**INSTRUCTIONS TO FOLLOW**: Among the lines of data below, reproduce only those from the one with "clamp_lever(black)" through the one with "for body, members", exactly as they stand, both ends included.
## START PROVIDED DATA
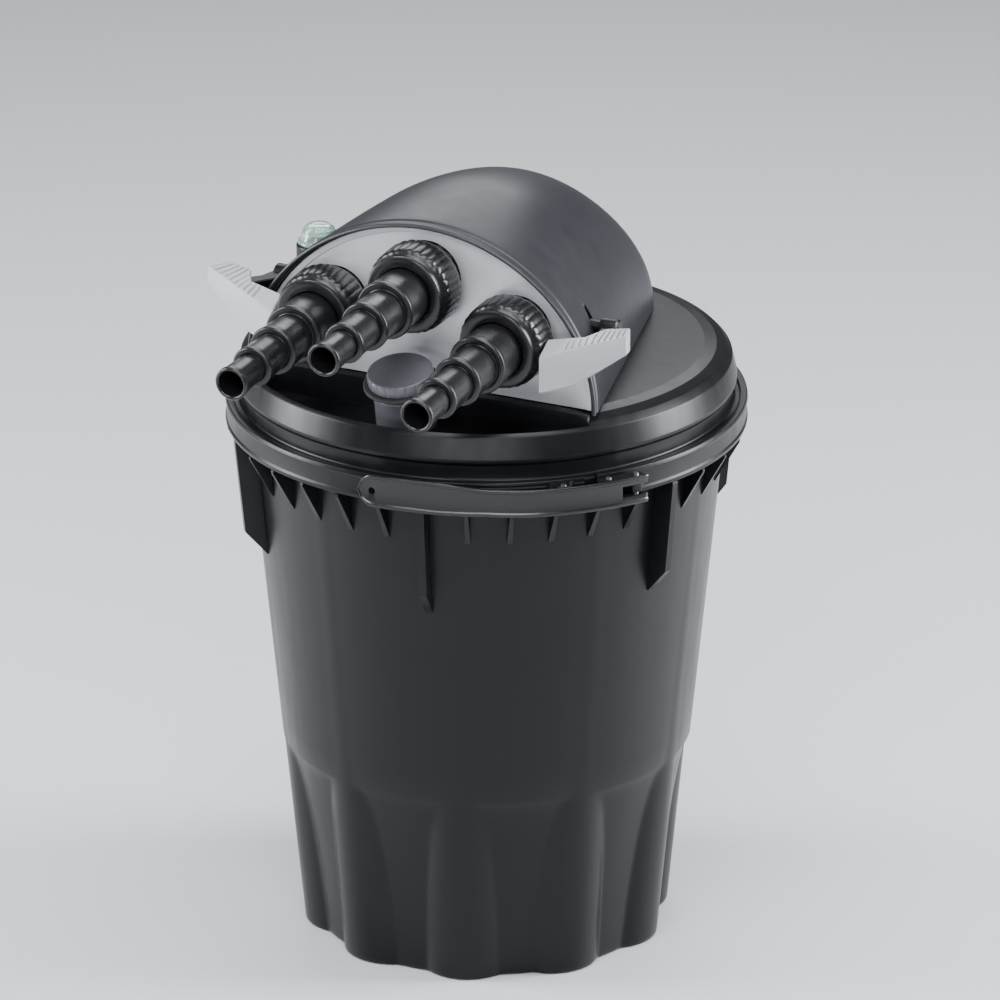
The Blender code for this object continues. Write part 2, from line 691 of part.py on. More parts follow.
def bleed_fitting(black, rubber):
    """Tilted turret on the deck with a turning cap and its ring seal."""
    frame = turret_frame()
    sleeve = [(8.0, -56), (TURRET_R, -56), (TURRET_R, -15.5), (15.0, -15.5), (15.0, -12.3), (8.0, -12.3)]
    turret = turned("bleed_turret", sleeve, black, 32, frame)
    ground = Matrix.Translation((0, TURRET_TOP[1], DECK_Z + GAP))
    boolean(turret, box("tool_turret_trim", (-60, -60, -60), (60, 60, 0), None, ground), "DIFFERENCE")
    boolean(turret, box("tool_turret_flat", (-40, DECK_BACK_Y - 0.4, 380), (40, -60, 480), None), "DIFFERENCE")
    cap = [(0, -30), (6.4, -30), (6.4, -12), (27.5, -12), (27.5, -8.6), (24.4, -8), (24.4, -1), (23.4, 0), (0, 0)]
    turned("bleed_cap", cap, black, 22, frame)
    turned("bleed_seal", cord_profile(7.2, -16.0, 0.6, 5), rubber, 14, frame)


def sight_glass(black, clear):
    """Clear dome over the clarifier's glow, on a boss that passes through the hood."""
    x, y = SIGHT
    frame = Matrix.Translation((x, y, 0))
    boss = turned("sight_boss", ring_profile(9.0, SIGHT_R, 507.0, 531.0), black, 24, frame)
    boolean(boss, box("tool_sight_trim", (10.4, -30, 480), (40, 30, 528.0), None, frame), "DIFFERENCE")
    dome = [(0, 545), (7.4, 543), (10.6, 539), (11.2, 531.3), (15.5, 531.3), (15.5, 533.5), (13.4, 534),
            (12.4, 540), (8.4, 545), (0, 547)]
    turned("sight_dome", dome, clear, 16, frame)


def gland_frame():
    """Frame on the hood's left rear side; Z points outwards."""
    y = 60.0
    x = -hood_half_width(y) + 1.0
    return along((-1, 0.26, 0), (x, y, HOOD_FOOT_Z + 22.0))


def cable_entry(black):
    frame = gland_frame()
    turned("cable_gland", [(3.6, -14), (8.0, -14), (8.0, 2.0), (11.0, 2.0), (11.0, 8.0), (7.0, 15.0), (3.6, 15.0)],
           black, 14, frame)
    turned("gland_nut", [(8.3, -13.5), (12.0, -13.5), (12.0, -9.6), (8.3, -9.6)], black, 12, frame)


# ---------------------------------------------------------------- clarifier and foam stack

def clarifier(black, rubber, glass):
    """Lamp in its quartz sleeve, hung from the lid's centre hole, with its control gear beside it."""
    top = LID_TOP + GAP
    holder = [(0, 452), (SLEEVE_R + 0.4, 452), (SLEEVE_R + 0.4, 441), (30.5, 441), (30.5, top), (40, top),
              (40, top + 6), (27, top + 7), (27, top + 42), (0, top + 42)]
    part = turned("lamp_holder", holder, black, 18)
    boolean(part, prism("tool_lamp_socket", circle(15.0, 16), 440, 474, None), "DIFFERENCE")
    nut = ring_profile(SLEEVE_R + 0.4, 28.0, 428.0, 440.7)
    turned("sleeve_nut", nut, black, 16)
    turned("sleeve_seal", cord_profile(SLEEVE_R + 2.2, 425.9, 1.7, 5), rubber, 14)
    sleeve = [(0, SLEEVE_END), (9, SLEEVE_END + 2.5), (15, SLEEVE_END + 8), (SLEEVE_R, SLEEVE_END + 17),
              (SLEEVE_R, 451.5), (SLEEVE_R - 1.6, 451.5), (SLEEVE_R - 1.6, SLEEVE_END + 17.5),
              (13.8, SLEEVE_END + 10), (8.5, SLEEVE_END + 4.5), (0, SLEEVE_END + 2)]
    turned("quartz_sleeve", sleeve, glass, 14)
    lamp = prism("uv_lamp", circle(13.5, 16), 436, 473.5, glass)
    for side in (-1, 1):
        leg = prism("tool_lamp_leg_%d" % (side + 1), circle(5.4, 12, side * 7.0, 0), 186, 440, None)
        boolean(lamp, leg, "UNION")
    boolean(lamp, box("tool_lamp_bridge", (-7, -2.5, 190), (7, 2.5, 196), None), "UNION")
    box("ballast_box", (-46, 52, top), (46, 104, top + 38), black)


def slotted_plate(name, radius, low, high, material):
    part = turned(name, ring_profile(TUBE_R + 0.4, radius, low, high), material, 24)
    for i in range(2):
        turn = Matrix.Rotation(math.radians(90 * i), 4, "Z")
        for side in (-1, 1):
            label = "tool_slot_%s_%d_%d" % (name, i, side + 1)
            a, b = sorted((side * (TUBE_R + 14.0), side * (radius - 12.0)))
            slot = box(label, (a, -4, low - 2), (b, 4, high + 2), None, turn)
            boolean(part, slot, "DIFFERENCE")
    return part


def foam_stack(black, foams):
    """Stack of ring foams between two slotted plates on a central tube."""
    grid = slotted_plate("base_grid", inner_wall(GRID_Z - 6) - 3.0, GRID_Z - 6, GRID_Z, black)
    for i in range(4):
        foot = polar(22.5 + 90 * i, 86.0)
        leg = prism("tool_grid_leg_%d" % i, circle(7.0, 12, foot.x, foot.y), FLOOR + GAP, GRID_Z - 3, None)
        boolean(grid, leg, "UNION")
    tube = [(TUBE_R - 3.5, 20), (TUBE_R + 6, 20), (TUBE_R + 6, GRID_Z - 6.4), (TUBE_R, GRID_Z - 6.4),
            (TUBE_R, 424), (TUBE_R - 3.5, 424)]
    turned("inner_tube", tube, black, 28)
    step = (FOAM_HIGH - GRID_Z) / FOAMS
    for i in range(FOAMS):
        low = GRID_Z + GAP + i * step
        outer = inner_wall(low) - 3.0
        turned("foam_ring_%d" % (i + 1), ring_profile(TUBE_R + 0.5, outer, low, low + step - GAP),
               foams[i % 2], 28)
    slotted_plate("pressure_plate", inner_wall(FOAM_HIGH) - 6.0, FOAM_HIGH + GAP, FOAM_HIGH + 6, black)
    turned("tube_nut", ring_profile(TUBE_R + 1.2, TUBE_R + 14, FOAM_HIGH + 6.4, FOAM_HIGH + 18), black, 20)


def clear_scene():
    for item in list(bpy.data.objects):
        bpy.data.objects.remove(item, do_unlink=True)


def main():
    clear_scene()
    black = paint("black_plastic", (0.022, 0.022, 0.025), 0.38)
    grey = paint("grey_plastic", (0.42, 0.43, 0.44), 0.45)
    steel = paint("steel", (0.45, 0.45, 0.46), 0.3, 1.0)
    rubber = paint("rubber", (0.015, 0.015, 0.015), 0.7)
    clear = paint("clear_plastic", (0.75, 0.9, 0.82), 0.08, 0.0, 0.35)
    glass = paint("glass", (0.85, 0.9, 0.92), 0.05, 0.0, 0.35)
    foams = [paint("blue_foam", (0.05, 0.16, 0.4), 0.95), paint("black_foam", (0.03, 0.03, 0.03), 0.95)]
    barrel(black)
    barrel_seal(rubber)
    clamp_band(black)
    pivot_lug(black)
    catch_lug(black)
    clamp_pins(steel)
    clamp_link(steel)
    clamp_lever(black)
    lid(black)
    hood_cover(black)
    front_panel(grey)
    ports(black, rubber)
    valve_housing(black)
    valve_rotor(grey)
    selector_shaft(steel)
    for side in (-1, 1):
        selector_lever(side, grey)
    bleed_fitting(black, rubber)
    sight_glass(black, clear)
    cable_entry(black)
    clarifier(black, rubber, glass)
    foam_stack(black, foams)


main()
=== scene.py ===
"""Looks of the pressurised pond filter: fine surfaces, materials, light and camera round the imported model.

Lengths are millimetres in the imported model's frame; MM turns them into Blender's metres.
"""
import json
import math

import bmesh
import bpy
from mathutils import Matrix, Vector

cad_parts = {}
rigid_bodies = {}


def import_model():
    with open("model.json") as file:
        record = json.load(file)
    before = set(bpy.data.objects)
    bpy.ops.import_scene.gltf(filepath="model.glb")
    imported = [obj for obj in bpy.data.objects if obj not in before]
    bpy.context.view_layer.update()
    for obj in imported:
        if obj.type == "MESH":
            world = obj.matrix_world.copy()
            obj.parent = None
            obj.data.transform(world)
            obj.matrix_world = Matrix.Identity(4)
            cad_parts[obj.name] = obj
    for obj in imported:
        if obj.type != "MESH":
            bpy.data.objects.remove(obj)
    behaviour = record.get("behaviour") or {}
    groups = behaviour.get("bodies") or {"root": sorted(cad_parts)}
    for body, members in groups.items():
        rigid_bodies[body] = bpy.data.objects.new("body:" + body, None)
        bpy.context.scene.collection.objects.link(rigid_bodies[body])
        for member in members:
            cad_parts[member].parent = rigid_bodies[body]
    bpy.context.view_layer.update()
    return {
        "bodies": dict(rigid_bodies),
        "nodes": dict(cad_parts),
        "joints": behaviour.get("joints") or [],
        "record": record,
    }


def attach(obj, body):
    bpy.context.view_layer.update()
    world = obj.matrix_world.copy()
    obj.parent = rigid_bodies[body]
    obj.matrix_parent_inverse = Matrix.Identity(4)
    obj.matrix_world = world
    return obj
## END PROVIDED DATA
**WRITTEN SOLUTION**:
    clamp_lever(black)
    lid(black)
    hood_cover(black)
    front_panel(grey)
    ports(black, rubber)
    valve_housing(black)
    valve_rotor(grey)
    selector_shaft(steel)
    for side in (-1, 1):
        selector_lever(side, grey)
    bleed_fitting(black, rubber)
    sight_glass(black, clear)
    cable_entry(black)
    clarifier(black, rubber, glass)
    foam_stack(black, foams)


main()
=== scene.py ===
"""Looks of the pressurised pond filter: fine surfaces, materials, light and camera round the imported model.

Lengths are millimetres in the imported model's frame; MM turns them into Blender's metres.
"""
import json
import math

import bmesh
import bpy
from mathutils import Matrix, Vector

cad_parts = {}
rigid_bodies = {}


def import_model():
    with open("model.json") as file:
        record = json.load(file)
    before = set(bpy.data.objects)
    bpy.ops.import_scene.gltf(filepath="model.glb")
    imported = [obj for obj in bpy.data.objects if obj not in before]
    bpy.context.view_layer.update()
    for obj in imported:
        if obj.type == "MESH":
            world = obj.matrix_world.copy()
            obj.parent = None
            obj.data.transform(world)
            obj.matrix_world = Matrix.Identity(4)
            cad_parts[obj.name] = obj
    for obj in imported:
        if obj.type != "MESH":
            bpy.data.objects.remove(obj)
    behaviour = record.get("behaviour") or {}
    groups = behaviour.get("bodies") or {"root": sorted(cad_parts)}
    for body, members in groups.items():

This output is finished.